It was only a year ago that the fandom did not know much about it, and now it's becoming less obscure. I changed from a Maned Wolf to a dragon partially  because I was tired of trying to get artists to do it correctly. It's hard to pull off a costume of it (to date I still have not seen one done correctly)...it's even harder to find an artist willing to sit down and pay attention to anatomy. It's a shame, the maned wolf is such a pretty creature. It's so graceful.

;laughs; Funny thing is I have the same problem or can, as a dragon.


----------



## tsuki-manedwolf (Aug 20, 2009)

Glitch said:


> Here's a pointer: ditch the fun fur.
> Sorry to sound rude, but that is THE worst; it would be bottom-of-the-barrel, but it corroded away the wood and is seeping into the dirt.



There's a problem with that. I've already bought the fur and I HAVE spent money on it. I"m not about to throw it out. I'm gonna stick with it for this suit. It actually doesn't look that bad, to me.  And the con is very soon and I don't really have the time or the money to be investing in more fur.
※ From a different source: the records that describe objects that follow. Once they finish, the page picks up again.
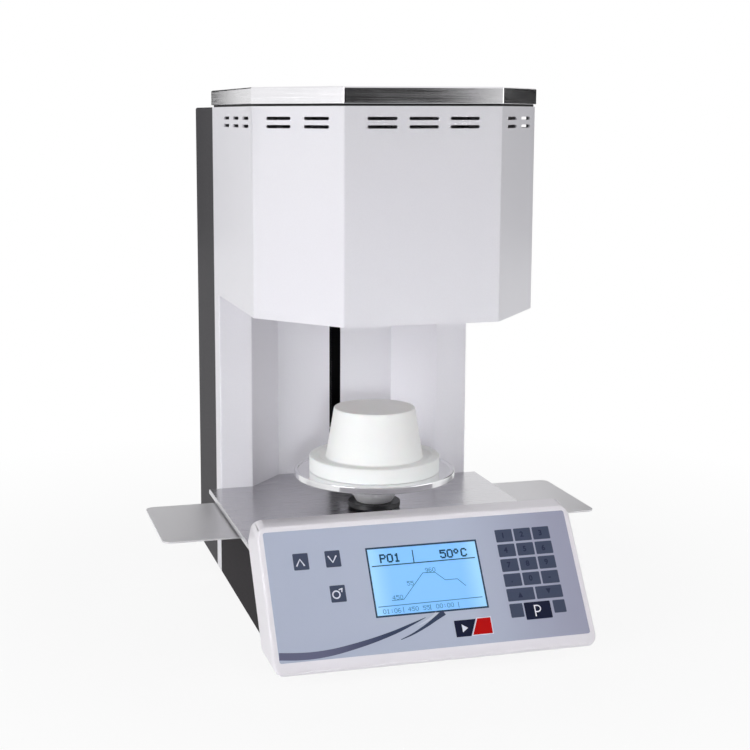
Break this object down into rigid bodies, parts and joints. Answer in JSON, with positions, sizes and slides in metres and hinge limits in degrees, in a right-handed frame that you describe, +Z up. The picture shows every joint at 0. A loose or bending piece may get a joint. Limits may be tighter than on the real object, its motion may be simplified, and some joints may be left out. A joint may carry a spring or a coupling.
{
  "type": "dental lab furnace",
  "caption": "Vacuum porcelain furnace: an eight-sided heating head on a folded column, a lift with a ceramic firing table, a dark base with slide-in shelves, and a tilted control panel.",
  "frame": {"origin": "on the bench, under the middle of the whole furnace with its shelves out", "axes": "+X to the right seen from the panel, +Y to the back, +Z up"},
  "size_m": [0.42, 0.441, 0.489],
  "materials": {
    "white_paint": "fine textured powder coat",
    "dark_paint": "dark grey textured powder coat",
    "black_paint": "satin black",
    "stainless": "brushed",
    "polished_steel": "polished",
    "screw_steel": "ground",
    "galvanised": "zinc plated",
    "aluminium": "milled",
    "brass": "turned",
    "bronze": "sintered",
    "rubber": "matte",
    "silicone": "satin red-brown",
    "ceramic": "matte white ceramic",
    "fibre": "pressed ceramic fibre",
    "quartz": "milky quartz",
    "heater_wire": "oxidised resistance wire",
    "white_plastic": "smooth satin white lacquer",
    "keypad_foil": "satin metallic foil",
    "display_glass": "clear front of a blue display",
    "black_plastic": "moulded",
    "circuit_board": "solder mask",
    "transformer_wrap": "wrapped in polyester film"
  },
  "bodies": {
    "furnace": {"base_chassis": "dark_paint", "rear_housing": "dark_paint", "rear_panel": "dark_paint", "rear_panel_screws": "screw_steel", "rubber_feet": "rubber", "deck": "stainless", "shelf_rails": "galvanised", "column_front": "white_paint", "column_posts": "galvanised", "head_cover": "white_paint", "head_floor": "stainless", "head_brackets": "galvanised", "lid_gasket": "rubber", "lid": "stainless", "chamber_ring": "aluminium", "ring_seal": "silicone", "vacuum_can": "stainless", "insulation_lower": "fibre", "insulation_side": "fibre", "insulation_top": "fibre", "quartz_muffle": "quartz", "heater_winding": "heater_wire", "thermocouple": "ceramic", "heater_terminals": "brass", "vacuum_pipe": "silicone", "vacuum_valve": "brass", "vacuum_port": "brass", "drive_bracket": "aluminium", "top_bearing_block": "aluminium", "lift_motor": "black_paint", "guide_rods": "screw_steel", "limit_switches": "black_plastic", "panel_housing": "white_plastic", "panel_overlay": "keypad_foil", "display_window": "display_glass", "display_module": "black_plastic", "control_board": "circuit_board", "panel_back_sheet": "galvanised", "transformer": "transformer_wrap", "power_board": "circuit_board", "mains_inlet": "black_plastic", "pump_outlet": "black_plastic", "fuse_holder": "black_plastic", "mains_switch": "black_plastic", "fan_frame": "black_plastic", "fan_guard": "screw_steel"},
    "lift": {"lift_plate": "polished_steel", "firing_table": "ceramic", "lift_hub": "polished_steel", "lift_arm": "black_paint", "lift_carriage": "aluminium", "carriage_bushes": "bronze", "lead_nut": "bronze"},
    "screw": {"lead_screw": "screw_steel", "shaft_coupling": "aluminium", "motor_shaft": "screw_steel"},
    "left_shelf": {"shelf_left": "stainless"},
    "right_shelf": {"shelf_right": "stainless"},
    "rocker": {"switch_rocker": "black_plastic"},
    "fan": {"fan_rotor": "black_plastic"}
  },
  "joints": [
    {"name": "lift_slide", "type": "slide", "parent": "furnace", "child": "lift", "axis": [0, 0, 1], "range_m": [0, 0.1587]},
    {"name": "screw_spin", "type": "hinge", "parent": "furnace", "child": "screw", "pos_m": [0, 0.153, 0.07], "axis": [0, 0, 1], "range_deg": [-7150, 0]},
    {"name": "left_shelf_slide", "type": "slide", "parent": "furnace", "child": "left_shelf", "axis": [1, 0, 0], "range_m": [0, 0.06]},
    {"name": "right_shelf_slide", "type": "slide", "parent": "furnace", "child": "right_shelf", "axis": [-1, 0, 0], "range_m": [0, 0.06]},
    {"name": "rocker_tilt", "type": "hinge", "parent": "furnace", "child": "rocker", "pos_m": [-0.092, 0.196, 0.084], "axis": [0, 0, 1], "range_deg": [0, 20]},
    {"name": "fan_spin", "type": "hinge", "parent": "furnace", "child": "fan", "pos_m": [0.08, 0.1785, 0.066], "axis": [0, 1, 0], "continuous": true}
  ],
  "couplings": [
    {"joint": "screw_spin", "follows": "lift_slide", "rad_per_m": -785.4}
  ]
}
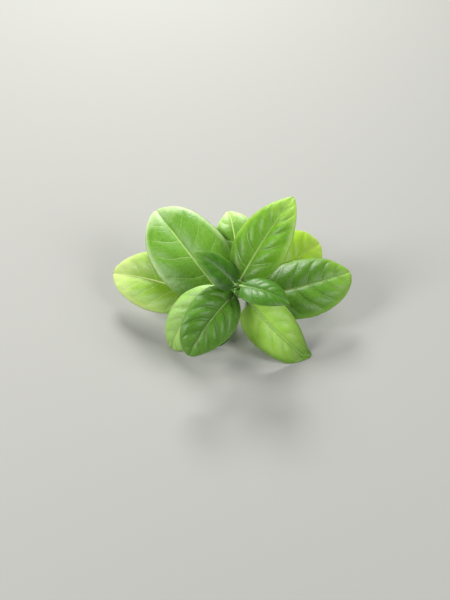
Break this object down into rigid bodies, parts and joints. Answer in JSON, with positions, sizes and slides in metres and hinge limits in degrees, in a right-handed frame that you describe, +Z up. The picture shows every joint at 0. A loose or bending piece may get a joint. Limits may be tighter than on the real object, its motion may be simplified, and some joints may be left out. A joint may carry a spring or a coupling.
{
  "type": "basil bunch",
  "caption": "Small bunch of fresh sweet basil, laid down: leafy heads of smooth, egg-shaped green leaves on long stalks, with square cut stems trailing behind.",
  "frame": {"origin": "on the surface that the bunch lies on, under the middle of its bounding box", "axes": "+X across the leafy heads, to the right as the picture sees them; +Y back along the lying stems, towards their cut ends; +Z up from the surface"},
  "size_m": [0.1393, 0.1145, 0.0728],
  "materials": {
    "stem": "satin, living green stem",
    "leaf_dark": "satin, living leaf",
    "leaf_mid": "satin, living leaf",
    "leaf_pale": "satin, living leaf"
  },
  "bodies": {
    "root": {"stem_main": "stem", "stem_left": "stem", "stem_rear": "stem", "leaf_main_top_left": "leaf_dark", "leaf_main_top_right": "leaf_dark", "leaf_main_second_back": "leaf_mid", "leaf_main_second_front": "leaf_dark", "leaf_main_third_left": "leaf_mid", "leaf_main_third_right": "leaf_mid", "leaf_main_fourth_left": "leaf_pale", "leaf_main_fourth_right": "leaf_mid", "leaf_main_fifth_front": "leaf_dark", "leaf_left_front": "leaf_pale", "leaf_rear_right": "leaf_pale", "leaf_rear_back": "leaf_pale"}
  },
  "joints": []
}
:3 Thanks for the other info!


----------



## tsuki-manedwolf (Aug 20, 2009)

Trpdwarf said:


> I have to agree with Glitch. Ditch the fun fur. It's crap stuff.
> Also I have to throw something out there because the ears on your head bug me. This is just a suggestion and you are free to ignore it.




I've had the same fur from version one, I'm gonna stick with this fur for now. I dont have the time or the money to get more fur. :3 Maybe for 4.0 if I ever get that far. As for the ears, I only did the triangle thing due to a lack of time. I'm gonna do the best I can with the materials I have, and I've learned a lot about anatomy since then (I draw, dhurr x3) and so I'll take a look at the ear thing. I'm not that big a fan of the way Zeke's suit is made. Its gorgeous, but not really.. how I picture my character, if that makes sense. :3 I also have an idea for the eyes!


----------



## Trpdwarf (Aug 20, 2009)

tsuki-manedwolf said:


> I've had the same fur from version one, I'm gonna stick with this fur for now. I dont have the time or the money to get more fur. :3 Maybe for 4.0 if I ever get that far. As for the ears, I only did the triangle thing due to a lack of time. I'm gonna do the best I can with the materials I have, and I've learned a lot about anatomy since then (I draw, dhurr x3) and so I'll take a look at the ear thing. I'm not that big a fan of the way Zeke's suit is made. Its gorgeous, but not really.. how I picture my character, if that makes sense. :3 I also have an idea for the eyes!



Ah, well when you next go out and buy fur again, try to find a different material. I can understand sticking with what you already have.

As for the ears, ah so that's why. You don't have to make them so big or as tall, but when you go for the Maned Wolf as a costume anatomy becomes super important because if you don't pay attention to it, it makes or breaks if it even looks like the critter. Zeke's is a hybrid between a Maned Wolf and a Coyote, so it would not fit your character of course. I just used it as an example because the ears really did turn out well for being more erect.


----------



## tsuki-manedwolf (Sep 2, 2009)

Do you have any clue on how to change eye shape from the basic round look? I'm going for toony follow me eyes.


----------